Standards organizations emphasize unit consistency because mistakes are costly. For unit reference and legal metrology context, consult the National Institute of Standards and Technology resources: NIST Metric SI guidance and NIST Handbook 44.

Rounding strategy: nearest vs up vs down

Rounding is not just math preference. It is a production decision. If a part must pass through a fixed opening, rounding up may violate clearance. If a panel must fully cover a span, rounding down could leave a gap. Always tie rounding mode to function, not convenience.

1. Nearest: best overall fidelity when no directional risk exists.
2. Down: use when oversize is unacceptable.
3. Up: use when undersize is unacceptable.

The chart under the calculator visualizes approximation error across denominator options so you can see how much precision you gain when moving from 1/16 to 1/32 or 1/64. This helps decide whether extra detail is worth it for your workflow.

Common mistakes and how to avoid them

• Using the wrong input unit. A value entered as inches instead of millimeters can create a 25.4x error.
• Choosing a denominator too coarse for the tolerance target.
• Forgetting to simplify fractions, which causes readability issues on drawings.
• Applying round down when the design intent requires minimum coverage.
• Not documenting whether numbers are nominal, measured, or target values.

Quality control checklist for fractional outputs

1. Confirm source unit before conversion.
2. Set denominator based on tolerance, not habit.
3. Choose rounding mode based on pass-fail direction.
4. Verify first article by measuring both decimal and fraction interpretations.
5. Lock conventions across team docs to avoid interpretation drift.
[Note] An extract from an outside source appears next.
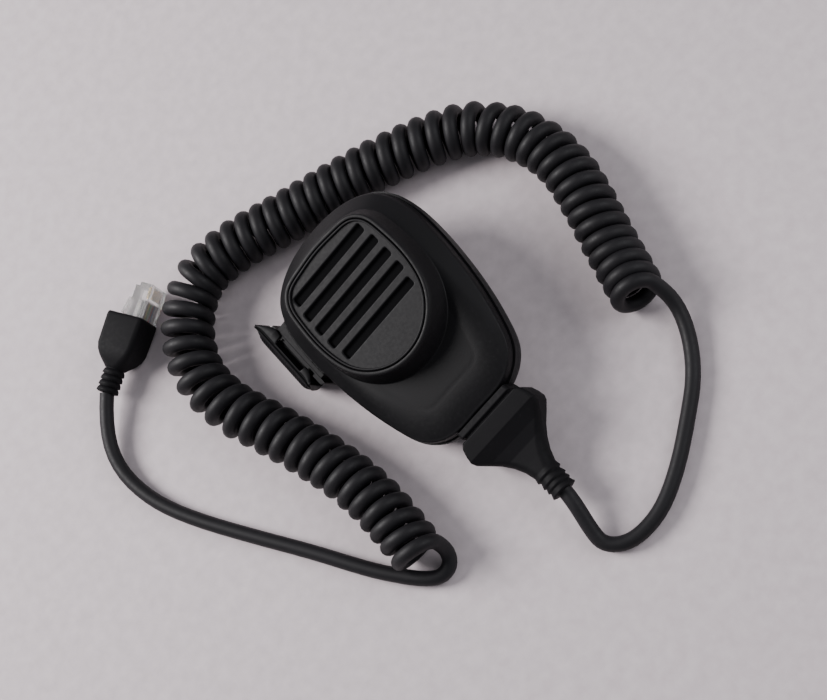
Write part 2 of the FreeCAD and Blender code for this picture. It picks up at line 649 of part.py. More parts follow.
def cord_boot():
    """The rubber boot: a broad collar that narrows to a ribbed neck, with a root inside the housing."""
    body = new_body("boot")
    sketches = []
    for i, (y, half_width, middle, half_height, corner) in enumerate(BOOT):
        sketch = sketch_on(body, "boot_section_%d" % i, "XZ_Plane", offset=-y)
        rounded_section(sketch, half_width, middle, half_height, corner)
        sketches.append(sketch)
    feature = body.newObject("PartDesign::AdditiveLoft", "boot_loft")
    feature.Profile = sketches[0]
    feature.Sections = sketches[1:]
    feature.Ruled = True
    axis = size("cord_axis")
    start = BOOT[-1][0]
    along = (0, -1, 0)
    neck_start = start + 0.2
    neck_length = neck_start - size("neck_end")
    neck = rod("boot_neck", (0, neck_start, axis), size("neck_radius"), neck_length, along)
    ribs = []
    for i in range(4):
        y = start - 0.4 - i * 1.9
        ribs.append(rod("boot_rib_%d" % i, (0, y, axis), size("neck_radius") + size("boot_rib"), 1.0, along))
    half, low, high = size("tail_opening_half") - 0.3, size("tail_opening_base"), size("tail_opening_top")
    root = box("boot_root", (-half, -53, low + 0.3), (half, -47, high - 0.3))
    flange = box("boot_flange", (-half - 1.6, -48.6, low - 0.6), (half + 1.6, -47, high - 0.9))
    whole = fuse("boot_whole", [body, neck, root, flange] + ribs)
    bore = rod("boot_bore", (0, -40, axis), size("cord_diameter") / 2 + size("fit_gap"), 60, along)
    return keep(cut("boot_shape", whole, bore), "cord_boot")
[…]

Comparison table: practical readability vs precision

Format	Typical Human Readability	Typical Tool Compatibility	Precision Behavior
Decimal (e.g., 2.4375)	High in software, medium in field marking	Excellent in CAD/CAM, variable on tape	High precision if enough decimal places are preserved
Fraction 1/16	High on jobsites	Excellent with common tape measures	Max nearest error 0.03125 in
Fraction 1/32	Medium-high for experienced users	Good in finish work and fine layout	Max nearest error 0.015625 in
Fraction 1/64	Medium in fast field work	Strong in precision bench tasks	Max nearest error 0.0078125 in

Why fraction fluency still matters

Even in digital environments, operators, installers, and inspectors still communicate dimensions verbally and visually in fractional form. Fraction fluency supports fewer mistakes in execution. Broader mathematics proficiency data from U.S. education reporting highlights ongoing numeracy gaps, reinforcing the value of tools that reduce conversion friction in real workflows. For current mathematics performance snapshots, see: NAEP 2022 mathematics highlights.

Final takeaways

A decimal to imperial fraction calculator is not just a convenience utility. It is a quality-control layer between design intent and physical output. Choose denominators based on tolerance, set rounding based on functional risk, and always verify unit context. If your team regularly moves between metric, decimal imperial, and fractional imperial, this calculator can standardize communication and reduce costly mistakes.

Use 1/16 for general work, 1/32 for tighter visual fit, and 1/64 when precision warrants it. Keep the error chart in mind when deciding how much resolution you truly need. The best measurement practice is not always the most digits. It is the clearest number that still meets functional tolerance.